Ironically, really good work often appears to be effortless.
Get comfortable with being misunderstood, disparaged, or ignored—the trick is to be too busy doing your work to care. Life is a lonely business, often filled with discouragement and rejection.
“Be regular and orderly in your life, so that you may be violent and original in your work.” —Gustave Flaubert
Freedom from financial stress also means freedom in your art. As photographer Bill Cunningham says, “If you don’t take money, they can’t tell you what to do.”
Establishing and keeping a routine can be even more important than having a lot of time. Inertia is the death of creativity.
Figure out what time you can carve out, what time you can steal, and stick to your routine. Do the work every day, no matter what. No holidays, no sick days. Don’t stop. What you’ll probably find is that the corollary to Parkinson’s Law is usually true: Work gets done in the time available.
Get a calendar. Fill the boxes. Don’t break the chain.
“Telling yourself you have all the time in the world, all the money in the world, all the colors in the palette, anything you want—that just kills creativity.” —Jack White
The way to get over creative block is to simply place some constraints on yourself.

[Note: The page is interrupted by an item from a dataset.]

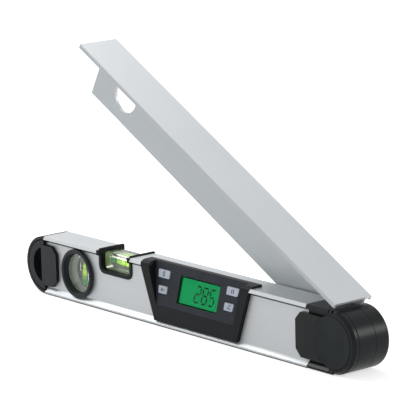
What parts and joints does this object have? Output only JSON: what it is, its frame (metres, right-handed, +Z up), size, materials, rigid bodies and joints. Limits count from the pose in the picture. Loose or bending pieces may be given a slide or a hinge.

Don’t make excuses for not working—make things with the time, space, and materials you have, right now. The right constraints can lead to your very best work.
What makes us interesting isn’t just what we’ve experienced, but also what we haven’t experienced.
The same is true when you do your work: You must embrace your limitations and keep moving.
In the end, creativity isn’t just the things we choose to put in, it’s the things we choose to leave out.